▸ Task objective
Starting with the line that contains "obj.matrix_world = Matrix.Identity(4)", write out each line through the end of the listing, unchanged. Output nothing else.

▸ Dataset content

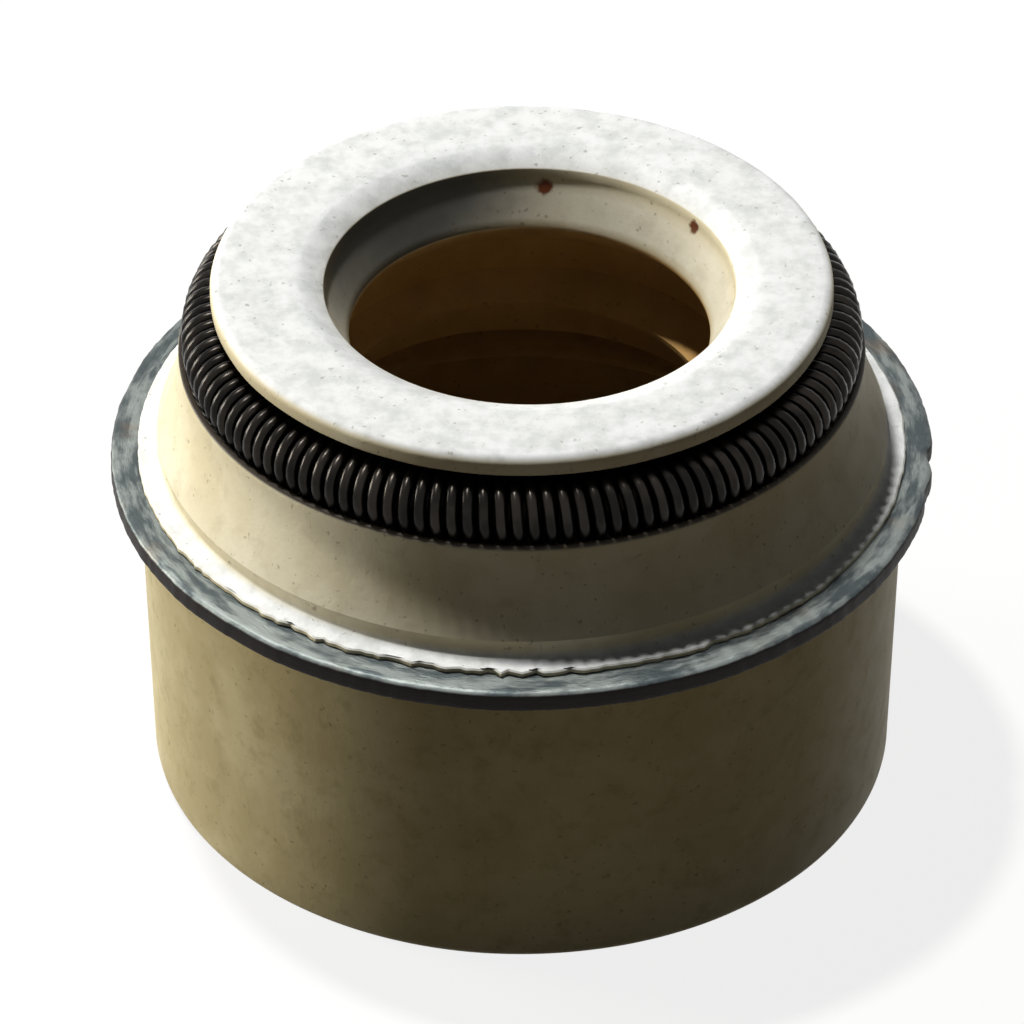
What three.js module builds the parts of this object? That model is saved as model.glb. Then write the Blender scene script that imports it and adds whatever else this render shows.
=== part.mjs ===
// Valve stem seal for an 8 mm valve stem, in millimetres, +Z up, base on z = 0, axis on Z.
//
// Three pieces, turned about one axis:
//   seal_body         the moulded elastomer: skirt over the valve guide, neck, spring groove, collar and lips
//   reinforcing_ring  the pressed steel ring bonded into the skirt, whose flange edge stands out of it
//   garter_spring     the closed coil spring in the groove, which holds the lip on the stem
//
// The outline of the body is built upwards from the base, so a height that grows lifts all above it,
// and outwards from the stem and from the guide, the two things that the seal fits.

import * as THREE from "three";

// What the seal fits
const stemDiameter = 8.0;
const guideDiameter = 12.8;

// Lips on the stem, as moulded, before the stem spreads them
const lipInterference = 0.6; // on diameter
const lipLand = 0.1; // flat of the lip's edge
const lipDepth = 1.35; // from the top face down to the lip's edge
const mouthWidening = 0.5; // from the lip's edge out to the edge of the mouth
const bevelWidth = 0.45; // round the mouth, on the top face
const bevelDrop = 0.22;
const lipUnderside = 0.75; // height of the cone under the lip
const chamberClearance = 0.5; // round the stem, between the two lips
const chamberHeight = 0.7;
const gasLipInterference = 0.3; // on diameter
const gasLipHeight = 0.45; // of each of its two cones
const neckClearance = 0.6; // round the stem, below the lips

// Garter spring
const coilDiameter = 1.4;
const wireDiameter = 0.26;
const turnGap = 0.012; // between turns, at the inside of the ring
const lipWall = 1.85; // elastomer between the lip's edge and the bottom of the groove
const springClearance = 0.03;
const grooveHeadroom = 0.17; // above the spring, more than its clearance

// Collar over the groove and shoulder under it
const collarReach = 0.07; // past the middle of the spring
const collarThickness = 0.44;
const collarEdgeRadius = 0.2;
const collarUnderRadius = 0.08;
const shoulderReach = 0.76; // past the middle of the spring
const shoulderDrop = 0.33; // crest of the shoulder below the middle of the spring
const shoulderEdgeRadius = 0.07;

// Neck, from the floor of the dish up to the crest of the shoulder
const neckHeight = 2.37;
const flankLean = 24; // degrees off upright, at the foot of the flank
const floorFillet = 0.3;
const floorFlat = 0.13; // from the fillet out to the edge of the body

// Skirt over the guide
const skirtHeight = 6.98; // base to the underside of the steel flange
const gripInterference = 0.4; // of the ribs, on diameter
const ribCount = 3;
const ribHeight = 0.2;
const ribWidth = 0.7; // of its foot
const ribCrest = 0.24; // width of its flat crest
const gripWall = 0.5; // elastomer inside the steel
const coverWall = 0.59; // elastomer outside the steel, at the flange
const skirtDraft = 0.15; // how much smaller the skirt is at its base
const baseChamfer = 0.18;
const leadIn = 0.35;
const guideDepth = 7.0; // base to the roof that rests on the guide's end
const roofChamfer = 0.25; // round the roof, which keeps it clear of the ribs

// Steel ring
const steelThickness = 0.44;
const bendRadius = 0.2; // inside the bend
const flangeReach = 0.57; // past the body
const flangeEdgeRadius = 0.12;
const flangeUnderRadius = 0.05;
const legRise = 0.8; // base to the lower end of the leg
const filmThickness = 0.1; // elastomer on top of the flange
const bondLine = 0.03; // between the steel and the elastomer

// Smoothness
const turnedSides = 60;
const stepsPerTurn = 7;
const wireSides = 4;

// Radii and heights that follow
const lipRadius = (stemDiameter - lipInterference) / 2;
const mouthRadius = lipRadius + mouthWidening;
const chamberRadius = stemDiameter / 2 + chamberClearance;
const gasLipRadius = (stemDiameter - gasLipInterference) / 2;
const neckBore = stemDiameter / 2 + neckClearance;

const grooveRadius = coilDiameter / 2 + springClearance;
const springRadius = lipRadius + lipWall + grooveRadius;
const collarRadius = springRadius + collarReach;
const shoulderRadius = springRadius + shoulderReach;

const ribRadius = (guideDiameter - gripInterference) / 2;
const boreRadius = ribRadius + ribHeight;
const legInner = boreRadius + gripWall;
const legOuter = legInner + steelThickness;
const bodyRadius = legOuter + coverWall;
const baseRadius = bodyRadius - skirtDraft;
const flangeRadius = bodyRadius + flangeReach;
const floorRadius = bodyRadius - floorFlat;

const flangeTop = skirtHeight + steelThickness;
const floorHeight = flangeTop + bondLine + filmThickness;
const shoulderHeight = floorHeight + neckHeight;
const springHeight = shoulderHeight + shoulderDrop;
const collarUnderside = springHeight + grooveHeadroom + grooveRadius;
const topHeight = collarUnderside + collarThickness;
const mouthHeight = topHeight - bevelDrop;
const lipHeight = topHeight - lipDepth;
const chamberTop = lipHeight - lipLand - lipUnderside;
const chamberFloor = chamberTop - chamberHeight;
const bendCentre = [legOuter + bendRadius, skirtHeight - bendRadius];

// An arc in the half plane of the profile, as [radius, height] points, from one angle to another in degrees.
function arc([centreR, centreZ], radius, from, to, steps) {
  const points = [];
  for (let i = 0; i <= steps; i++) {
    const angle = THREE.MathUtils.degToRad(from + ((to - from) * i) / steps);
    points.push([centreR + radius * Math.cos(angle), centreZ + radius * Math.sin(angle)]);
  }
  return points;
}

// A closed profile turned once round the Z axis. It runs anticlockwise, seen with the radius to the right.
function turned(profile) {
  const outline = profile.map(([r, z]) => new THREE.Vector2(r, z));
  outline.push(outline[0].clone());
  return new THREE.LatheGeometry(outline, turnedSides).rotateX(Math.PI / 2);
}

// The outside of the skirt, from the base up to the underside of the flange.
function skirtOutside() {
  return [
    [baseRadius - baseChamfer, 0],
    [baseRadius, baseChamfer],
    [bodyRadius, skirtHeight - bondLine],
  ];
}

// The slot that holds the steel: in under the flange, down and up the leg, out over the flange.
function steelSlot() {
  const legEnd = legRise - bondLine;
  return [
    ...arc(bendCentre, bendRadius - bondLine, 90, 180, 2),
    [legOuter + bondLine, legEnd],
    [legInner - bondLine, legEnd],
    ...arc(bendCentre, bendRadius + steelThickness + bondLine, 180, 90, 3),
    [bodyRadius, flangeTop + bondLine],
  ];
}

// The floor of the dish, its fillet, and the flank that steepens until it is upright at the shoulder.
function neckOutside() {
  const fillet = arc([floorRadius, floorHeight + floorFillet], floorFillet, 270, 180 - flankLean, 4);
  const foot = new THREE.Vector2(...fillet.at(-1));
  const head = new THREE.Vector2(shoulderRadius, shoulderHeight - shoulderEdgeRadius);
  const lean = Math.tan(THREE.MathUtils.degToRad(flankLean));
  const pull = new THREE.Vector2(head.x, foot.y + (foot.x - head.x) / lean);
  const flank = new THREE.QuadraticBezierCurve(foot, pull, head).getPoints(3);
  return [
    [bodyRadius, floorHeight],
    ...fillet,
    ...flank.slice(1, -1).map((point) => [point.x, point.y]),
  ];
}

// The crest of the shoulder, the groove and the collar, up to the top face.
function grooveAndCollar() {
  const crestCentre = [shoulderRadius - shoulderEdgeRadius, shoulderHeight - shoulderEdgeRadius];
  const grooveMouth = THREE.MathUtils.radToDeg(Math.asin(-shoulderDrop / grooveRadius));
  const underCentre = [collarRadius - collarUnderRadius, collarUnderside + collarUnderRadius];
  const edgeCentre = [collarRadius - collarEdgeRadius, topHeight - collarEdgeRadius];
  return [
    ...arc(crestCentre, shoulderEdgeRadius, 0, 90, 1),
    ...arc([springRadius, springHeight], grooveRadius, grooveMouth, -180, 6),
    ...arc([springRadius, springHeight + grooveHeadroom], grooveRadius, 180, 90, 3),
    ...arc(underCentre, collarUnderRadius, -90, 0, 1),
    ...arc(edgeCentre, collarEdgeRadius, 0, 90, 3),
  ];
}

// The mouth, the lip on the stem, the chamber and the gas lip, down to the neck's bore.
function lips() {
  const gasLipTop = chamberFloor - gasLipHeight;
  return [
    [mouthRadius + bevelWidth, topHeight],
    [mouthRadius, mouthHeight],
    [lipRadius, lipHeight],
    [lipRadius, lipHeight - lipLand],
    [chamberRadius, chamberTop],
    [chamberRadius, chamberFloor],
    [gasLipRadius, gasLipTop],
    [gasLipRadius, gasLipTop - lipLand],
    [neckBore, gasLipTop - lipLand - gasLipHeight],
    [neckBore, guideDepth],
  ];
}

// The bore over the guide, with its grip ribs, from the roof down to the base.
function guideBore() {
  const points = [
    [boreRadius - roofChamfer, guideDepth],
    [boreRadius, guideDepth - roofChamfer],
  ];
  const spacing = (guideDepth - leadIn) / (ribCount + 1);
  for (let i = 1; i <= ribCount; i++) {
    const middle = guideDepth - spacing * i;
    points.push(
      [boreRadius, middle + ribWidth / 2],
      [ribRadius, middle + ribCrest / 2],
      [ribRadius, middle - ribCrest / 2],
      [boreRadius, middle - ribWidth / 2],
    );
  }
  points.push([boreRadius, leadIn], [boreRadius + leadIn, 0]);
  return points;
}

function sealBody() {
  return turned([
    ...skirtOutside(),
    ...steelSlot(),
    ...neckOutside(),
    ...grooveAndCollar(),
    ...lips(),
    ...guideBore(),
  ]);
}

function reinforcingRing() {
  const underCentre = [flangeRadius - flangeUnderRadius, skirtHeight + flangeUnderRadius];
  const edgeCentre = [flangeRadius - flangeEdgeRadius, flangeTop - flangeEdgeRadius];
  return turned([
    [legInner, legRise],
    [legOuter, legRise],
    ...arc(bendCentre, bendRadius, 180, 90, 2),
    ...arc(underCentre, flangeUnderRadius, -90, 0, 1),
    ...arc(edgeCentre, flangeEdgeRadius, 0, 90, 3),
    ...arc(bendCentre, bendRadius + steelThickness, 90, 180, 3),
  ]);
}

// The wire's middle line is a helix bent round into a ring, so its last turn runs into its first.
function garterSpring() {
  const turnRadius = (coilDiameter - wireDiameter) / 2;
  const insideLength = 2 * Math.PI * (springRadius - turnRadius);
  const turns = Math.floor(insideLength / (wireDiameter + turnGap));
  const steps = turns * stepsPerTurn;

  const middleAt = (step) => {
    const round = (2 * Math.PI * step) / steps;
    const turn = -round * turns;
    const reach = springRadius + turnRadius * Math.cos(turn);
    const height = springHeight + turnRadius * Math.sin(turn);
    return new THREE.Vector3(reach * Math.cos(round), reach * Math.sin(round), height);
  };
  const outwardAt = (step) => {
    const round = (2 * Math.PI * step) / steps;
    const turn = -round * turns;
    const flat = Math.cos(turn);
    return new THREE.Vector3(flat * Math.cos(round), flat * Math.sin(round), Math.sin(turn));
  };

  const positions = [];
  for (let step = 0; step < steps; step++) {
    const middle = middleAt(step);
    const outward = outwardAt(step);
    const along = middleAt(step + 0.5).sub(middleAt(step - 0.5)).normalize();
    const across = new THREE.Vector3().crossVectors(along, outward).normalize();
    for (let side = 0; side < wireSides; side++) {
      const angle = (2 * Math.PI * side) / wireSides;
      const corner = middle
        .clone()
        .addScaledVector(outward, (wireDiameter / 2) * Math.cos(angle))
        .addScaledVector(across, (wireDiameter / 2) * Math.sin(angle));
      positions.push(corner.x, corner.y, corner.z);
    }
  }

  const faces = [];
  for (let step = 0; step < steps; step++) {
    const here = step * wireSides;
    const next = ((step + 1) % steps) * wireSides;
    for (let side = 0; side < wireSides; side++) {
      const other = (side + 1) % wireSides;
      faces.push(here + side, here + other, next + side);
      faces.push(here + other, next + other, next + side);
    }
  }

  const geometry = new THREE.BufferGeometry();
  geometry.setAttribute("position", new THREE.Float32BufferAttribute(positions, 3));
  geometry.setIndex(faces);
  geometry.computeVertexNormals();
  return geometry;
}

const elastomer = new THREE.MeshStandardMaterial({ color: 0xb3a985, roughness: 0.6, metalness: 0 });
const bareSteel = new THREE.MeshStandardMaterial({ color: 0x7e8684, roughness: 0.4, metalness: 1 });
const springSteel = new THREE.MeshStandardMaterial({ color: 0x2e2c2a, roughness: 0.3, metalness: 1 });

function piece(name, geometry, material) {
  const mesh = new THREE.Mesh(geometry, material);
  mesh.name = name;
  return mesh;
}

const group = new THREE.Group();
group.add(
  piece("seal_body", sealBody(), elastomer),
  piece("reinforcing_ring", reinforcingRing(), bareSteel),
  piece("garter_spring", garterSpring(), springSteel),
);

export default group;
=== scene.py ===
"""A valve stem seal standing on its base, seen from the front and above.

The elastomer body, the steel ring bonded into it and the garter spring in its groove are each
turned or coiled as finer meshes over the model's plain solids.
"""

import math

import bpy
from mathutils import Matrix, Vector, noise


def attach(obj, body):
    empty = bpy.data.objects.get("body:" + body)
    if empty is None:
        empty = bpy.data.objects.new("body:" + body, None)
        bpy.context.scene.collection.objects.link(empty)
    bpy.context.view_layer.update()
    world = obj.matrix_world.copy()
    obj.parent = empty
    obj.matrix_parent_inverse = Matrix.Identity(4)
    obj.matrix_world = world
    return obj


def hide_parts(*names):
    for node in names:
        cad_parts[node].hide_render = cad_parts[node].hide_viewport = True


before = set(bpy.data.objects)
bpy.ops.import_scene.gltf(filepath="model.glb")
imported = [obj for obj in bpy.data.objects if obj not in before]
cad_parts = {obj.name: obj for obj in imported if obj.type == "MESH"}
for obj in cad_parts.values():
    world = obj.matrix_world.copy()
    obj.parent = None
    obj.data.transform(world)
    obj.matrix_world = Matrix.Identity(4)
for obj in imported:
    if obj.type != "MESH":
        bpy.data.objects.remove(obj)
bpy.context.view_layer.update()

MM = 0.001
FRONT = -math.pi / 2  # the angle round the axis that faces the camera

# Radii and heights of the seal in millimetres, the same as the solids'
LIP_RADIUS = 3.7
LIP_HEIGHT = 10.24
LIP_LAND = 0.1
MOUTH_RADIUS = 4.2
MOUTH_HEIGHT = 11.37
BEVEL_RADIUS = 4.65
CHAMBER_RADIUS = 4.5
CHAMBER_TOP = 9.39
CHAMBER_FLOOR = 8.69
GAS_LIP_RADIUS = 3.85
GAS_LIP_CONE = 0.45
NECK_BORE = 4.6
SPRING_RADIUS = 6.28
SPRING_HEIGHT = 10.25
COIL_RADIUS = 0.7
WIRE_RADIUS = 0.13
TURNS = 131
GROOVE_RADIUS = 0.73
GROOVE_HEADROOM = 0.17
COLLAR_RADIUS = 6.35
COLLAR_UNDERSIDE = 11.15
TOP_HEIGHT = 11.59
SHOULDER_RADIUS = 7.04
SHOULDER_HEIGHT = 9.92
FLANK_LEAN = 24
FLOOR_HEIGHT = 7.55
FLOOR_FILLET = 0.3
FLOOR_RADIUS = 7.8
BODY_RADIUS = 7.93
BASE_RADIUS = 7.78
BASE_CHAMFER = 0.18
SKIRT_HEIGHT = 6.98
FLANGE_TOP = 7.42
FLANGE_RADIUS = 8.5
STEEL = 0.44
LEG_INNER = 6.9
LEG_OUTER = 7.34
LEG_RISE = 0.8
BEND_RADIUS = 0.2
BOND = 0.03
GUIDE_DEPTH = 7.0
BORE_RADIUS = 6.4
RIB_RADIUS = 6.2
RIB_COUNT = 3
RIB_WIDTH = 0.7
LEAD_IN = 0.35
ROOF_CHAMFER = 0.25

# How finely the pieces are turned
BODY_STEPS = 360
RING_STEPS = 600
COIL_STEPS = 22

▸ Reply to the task
    obj.matrix_world = Matrix.Identity(4)
for obj in imported:
    if obj.type != "MESH":
        bpy.data.objects.remove(obj)
bpy.context.view_layer.update()

MM = 0.001
FRONT = -math.pi / 2  # the angle round the axis that faces the camera

# Radii and heights of the seal in millimetres, the same as the solids'
LIP_RADIUS = 3.7
LIP_HEIGHT = 10.24
LIP_LAND = 0.1
MOUTH_RADIUS = 4.2
MOUTH_HEIGHT = 11.37
BEVEL_RADIUS = 4.65
CHAMBER_RADIUS = 4.5
CHAMBER_TOP = 9.39
CHAMBER_FLOOR = 8.69
GAS_LIP_RADIUS = 3.85
GAS_LIP_CONE = 0.45
NECK_BORE = 4.6
SPRING_RADIUS = 6.28
SPRING_HEIGHT = 10.25
COIL_RADIUS = 0.7
WIRE_RADIUS = 0.13
TURNS = 131
GROOVE_RADIUS = 0.73
GROOVE_HEADROOM = 0.17
COLLAR_RADIUS = 6.35
COLLAR_UNDERSIDE = 11.15
TOP_HEIGHT = 11.59
SHOULDER_RADIUS = 7.04
SHOULDER_HEIGHT = 9.92
FLANK_LEAN = 24
FLOOR_HEIGHT = 7.55
FLOOR_FILLET = 0.3
FLOOR_RADIUS = 7.8
BODY_RADIUS = 7.93
BASE_RADIUS = 7.78
BASE_CHAMFER = 0.18
SKIRT_HEIGHT = 6.98
FLANGE_TOP = 7.42
FLANGE_RADIUS = 8.5
STEEL = 0.44
LEG_INNER = 6.9
LEG_OUTER = 7.34
LEG_RISE = 0.8
BEND_RADIUS = 0.2
BOND = 0.03
GUIDE_DEPTH = 7.0
BORE_RADIUS = 6.4
RIB_RADIUS = 6.2
RIB_COUNT = 3
RIB_WIDTH = 0.7
LEAD_IN = 0.35
ROOF_CHAMFER = 0.25

# How finely the pieces are turned
BODY_STEPS = 360
RING_STEPS = 600
COIL_STEPS = 22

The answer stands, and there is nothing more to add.